• [DIRECTIONS]
Repeat each line exactly, leaving nothing out.

• [DATA LINES]
— BEGIN —
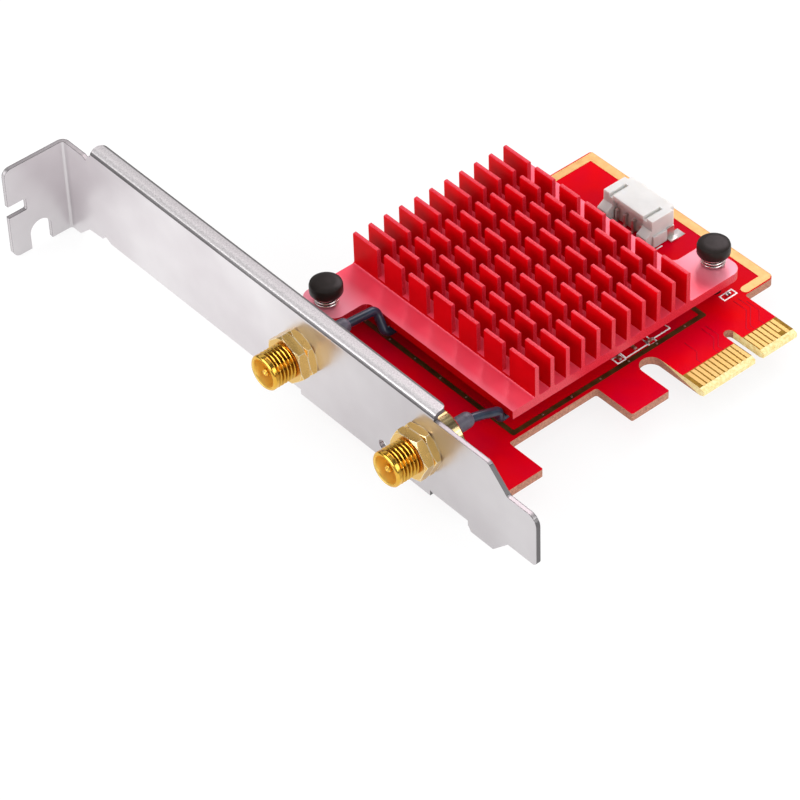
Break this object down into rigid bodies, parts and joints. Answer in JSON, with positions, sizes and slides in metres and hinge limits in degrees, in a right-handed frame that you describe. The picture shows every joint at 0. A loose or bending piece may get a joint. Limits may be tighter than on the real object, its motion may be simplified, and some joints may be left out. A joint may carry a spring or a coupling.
{
  "type": "expansion card, wireless network",
  "caption": "Plug-in card with a finned heat sink, two threaded antenna jacks and a folded slot bracket.",
  "frame": {"origin": "centre of the key notch on the line of the gold card edge, on the component face of the board", "axes": "+X out of the gold card edge, +Y from the slot bracket to the far end of the board, +Z out of the component face"},
  "size_m": [0.12, 0.0874, 0.0215],
  "materials": {
    "red_board": "glossy red solder mask over glass-fibre board",
    "red_anodised": "red anodised aluminium, satin",
    "gold_plate": "gold plated, bright",
    "bare_copper": "flat gold plating on copper",
    "plated_steel": "satin nickel plated sheet steel",
    "screw_steel": "nickel plated steel",
    "nut_brass": "pale gold plated brass",
    "insulator_white": "white moulded insulator",
    "black_cap": "black moulded nylon",
    "spring_steel": "bright spring wire",
    "shrink_grey": "dark grey shrunk sleeve",
    "cable_jacket": "blue-black cable jacket",
    "module_green": "dark solder mask",
    "shield_tin": "tinned steel can",
    "pad_soft": "soft grey-blue pad",
    "socket_black": "black moulded nylon",
    "header_white": "natural white nylon",
    "tinned": "tinned contacts",
    "lens_clear": "clear pale resin",
    "chip_brown": "fired ceramic",
    "chip_black": "glazed black ceramic"
  },
  "bodies": {
    "card": {"bracket": "plated_steel", "bracket_screws": "screw_steel", "chip_capacitors": "chip_brown", "chip_resistors": "chip_black", "coax_1": "cable_jacket", "coax_2": "cable_jacket", "coax_plug_1": "gold_plate", "coax_plug_2": "gold_plate", "contacts_back": "gold_plate", "contacts_front": "gold_plate", "copper_border": "bare_copper", "copper_ring": "bare_copper", "header_housing": "header_white", "header_pins": "tinned", "header_tabs": "tinned", "heat_shrink_1": "shrink_grey", "heat_shrink_2": "shrink_grey", "heat_sink": "red_anodised", "jack_back_nut_1": "nut_brass", "jack_back_nut_2": "nut_brass", "jack_body_1": "gold_plate", "jack_body_2": "gold_plate", "jack_front_nut_1": "nut_brass", "jack_front_nut_2": "nut_brass", "jack_insulator_1": "insulator_white", "jack_insulator_2": "insulator_white", "jack_pin_1": "gold_plate", "jack_pin_2": "gold_plate", "m2_screw": "screw_steel", "m2_socket": "socket_black", "m2_socket_leads": "tinned", "m2_standoff": "screw_steel", "module_board": "module_green", "module_jacks": "gold_plate", "module_shield": "shield_tin", "pcb": "red_board", "pin_spring_1": "spring_steel", "pin_spring_2": "spring_steel", "status_light": "lens_clear", "thermal_pad": "pad_soft"},
    "pin_1": {"push_pin_1": "black_cap"},
    "pin_2": {"push_pin_2": "black_cap"}
  },
  "joints": [
    {"name": "push_pin_1_press", "type": "slide", "parent": "card", "child": "pin_1", "axis": [0, 0, -1], "range_m": [0, 0.0007], "stiffness_N_per_m": 1500, "springref_m": -0.0004, "deforming": ["pin_spring_1"]},
    {"name": "push_pin_2_press", "type": "slide", "parent": "card", "child": "pin_2", "axis": [0, 0, -1], "range_m": [0, 0.0007], "stiffness_N_per_m": 1500, "springref_m": -0.0004, "deforming": ["pin_spring_2"]}
  ]
}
— END —
• [EXERCISE RESULT]
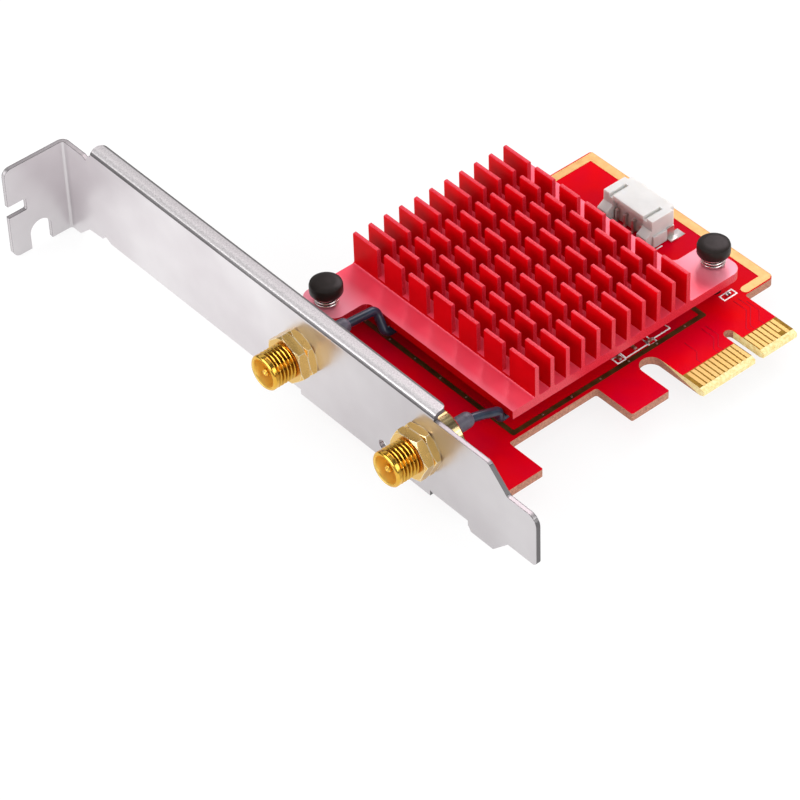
Break this object down into rigid bodies, parts and joints. Answer in JSON, with positions, sizes and slides in metres and hinge limits in degrees, in a right-handed frame that you describe. The picture shows every joint at 0. A loose or bending piece may get a joint. Limits may be tighter than on the real object, its motion may be simplified, and some joints may be left out. A joint may carry a spring or a coupling.
{
  "type": "expansion card, wireless network",
  "caption": "Plug-in card with a finned heat sink, two threaded antenna jacks and a folded slot bracket.",
  "frame": {"origin": "centre of the key notch on the line of the gold card edge, on the component face of the board", "axes": "+X out of the gold card edge, +Y from the slot bracket to the far end of the board, +Z out of the component face"},
  "size_m": [0.12, 0.0874, 0.0215],
  "materials": {
    "red_board": "glossy red solder mask over glass-fibre board",
    "red_anodised": "red anodised aluminium, satin",
    "gold_plate": "gold plated, bright",
    "bare_copper": "flat gold plating on copper",
    "plated_steel": "satin nickel plated sheet steel",
    "screw_steel": "nickel plated steel",
    "nut_brass": "pale gold plated brass",
    "insulator_white": "white moulded insulator",
    "black_cap": "black moulded nylon",
    "spring_steel": "bright spring wire",
    "shrink_grey": "dark grey shrunk sleeve",
    "cable_jacket": "blue-black cable jacket",
    "module_green": "dark solder mask",
    "shield_tin": "tinned steel can",
    "pad_soft": "soft grey-blue pad",
    "socket_black": "black moulded nylon",
    "header_white": "natural white nylon",
    "tinned": "tinned contacts",
    "lens_clear": "clear pale resin",
    "chip_brown": "fired ceramic",
    "chip_black": "glazed black ceramic"
  },
  "bodies": {
    "card": {"bracket": "plated_steel", "bracket_screws": "screw_steel", "chip_capacitors": "chip_brown", "chip_resistors": "chip_black", "coax_1": "cable_jacket", "coax_2": "cable_jacket", "coax_plug_1": "gold_plate", "coax_plug_2": "gold_plate", "contacts_back": "gold_plate", "contacts_front": "gold_plate", "copper_border": "bare_copper", "copper_ring": "bare_copper", "header_housing": "header_white", "header_pins": "tinned", "header_tabs": "tinned", "heat_shrink_1": "shrink_grey", "heat_shrink_2": "shrink_grey", "heat_sink": "red_anodised", "jack_back_nut_1": "nut_brass", "jack_back_nut_2": "nut_brass", "jack_body_1": "gold_plate", "jack_body_2": "gold_plate", "jack_front_nut_1": "nut_brass", "jack_front_nut_2": "nut_brass", "jack_insulator_1": "insulator_white", "jack_insulator_2": "insulator_white", "jack_pin_1": "gold_plate", "jack_pin_2": "gold_plate", "m2_screw": "screw_steel", "m2_socket": "socket_black", "m2_socket_leads": "tinned", "m2_standoff": "screw_steel", "module_board": "module_green", "module_jacks": "gold_plate", "module_shield": "shield_tin", "pcb": "red_board", "pin_spring_1": "spring_steel", "pin_spring_2": "spring_steel", "status_light": "lens_clear", "thermal_pad": "pad_soft"},
    "pin_1": {"push_pin_1": "black_cap"},
    "pin_2": {"push_pin_2": "black_cap"}
  },
  "joints": [
    {"name": "push_pin_1_press", "type": "slide", "parent": "card", "child": "pin_1", "axis": [0, 0, -1], "range_m": [0, 0.0007], "stiffness_N_per_m": 1500, "springref_m": -0.0004, "deforming": ["pin_spring_1"]},
    {"name": "push_pin_2_press", "type": "slide", "parent": "card", "child": "pin_2", "axis": [0, 0, -1], "range_m": [0, 0.0007], "stiffness_N_per_m": 1500, "springref_m": -0.0004, "deforming": ["pin_spring_2"]}
  ]
}